The German government ordered 22,000 Porsche Cayenne sport-utility vehicles be pulled after the carmaker was implicated in a diesel-cheating scandal.
German Transport Minister Alexander Dobrindt said the German government has evidence that 22,000 Cayennes with 3-liter diesel engines sold across Europe use a device to cheat on emissions testing.
“There is no explanation why this software was in this vehicle,” Dobrindt said on Thursday, according to the BBC. “These vehicles are equipped with modern emissions-controlling technology so we think these vehicles are technically able to stick to emissions limits and we therefore believe Porsche will quickly be in a position to bring the software into conformity [with the law].”

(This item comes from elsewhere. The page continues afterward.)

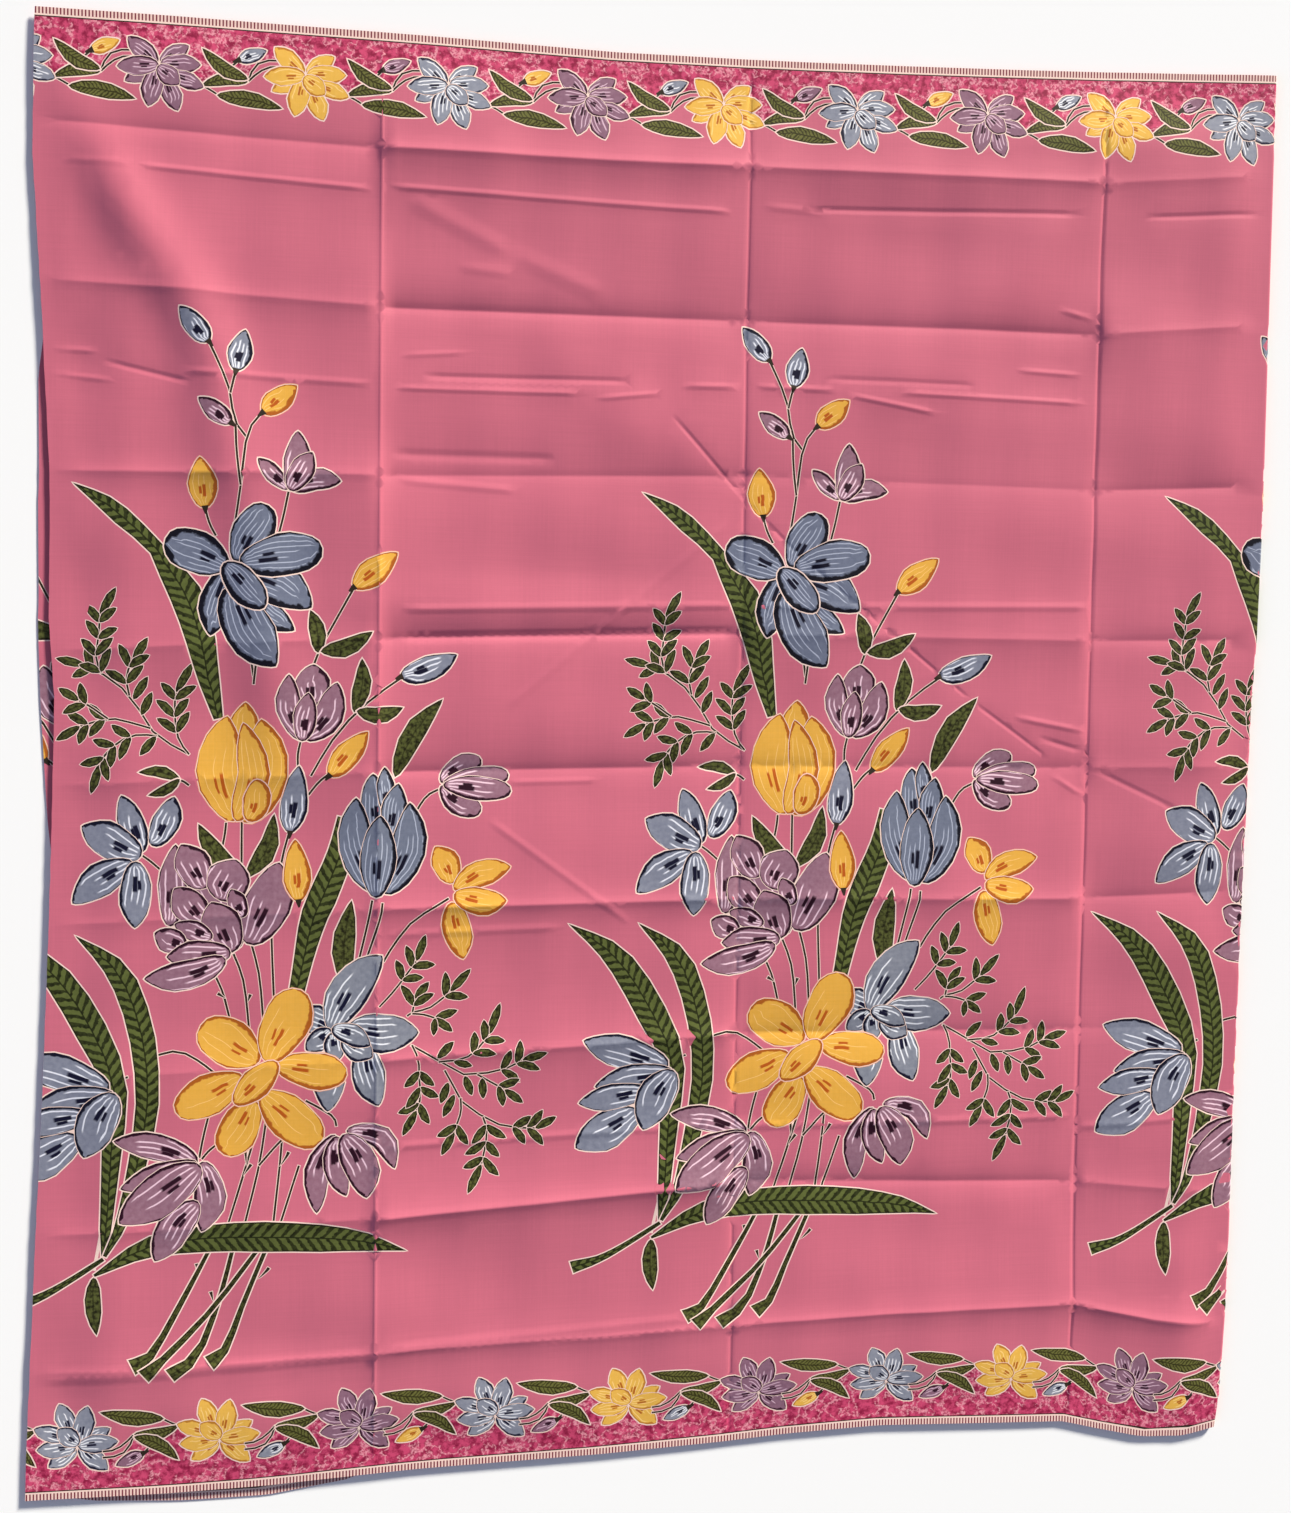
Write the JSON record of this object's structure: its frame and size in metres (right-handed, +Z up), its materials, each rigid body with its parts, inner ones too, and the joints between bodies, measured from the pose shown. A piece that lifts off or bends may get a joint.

Porsche said it would take “full responsibility” for the infraction and cooperate with the government.
Volkswagon, which owns the Porsche brand, said it will “offer to refit four million vehicles and thereby significantly reduce emissions,” chief executive Matthias Mueller said after meeting Environment Minister Barbara Hendricks.
Volkswagon has been suspected of diesel emissions-cheating scandals since 2015, when it was first discovered the carmaker installed software in its vehicles to evade diesel emissions standards in the U.S. and Europe.
But the scandal goes back even further to 2006 when Volkswagon executives first made the decision to install the software as a way to increase its low share of the car market in the U.S., reported the New York Times.
After a formal notice of violation of Sept. 19, 2015, Volkswagon stock plummeted and has since failed to fully recuperate.
The company eventually pleaded guilty to conspiring to defraud the U.S. government and violating the Clean Air Act. It was fined $4.3 billion.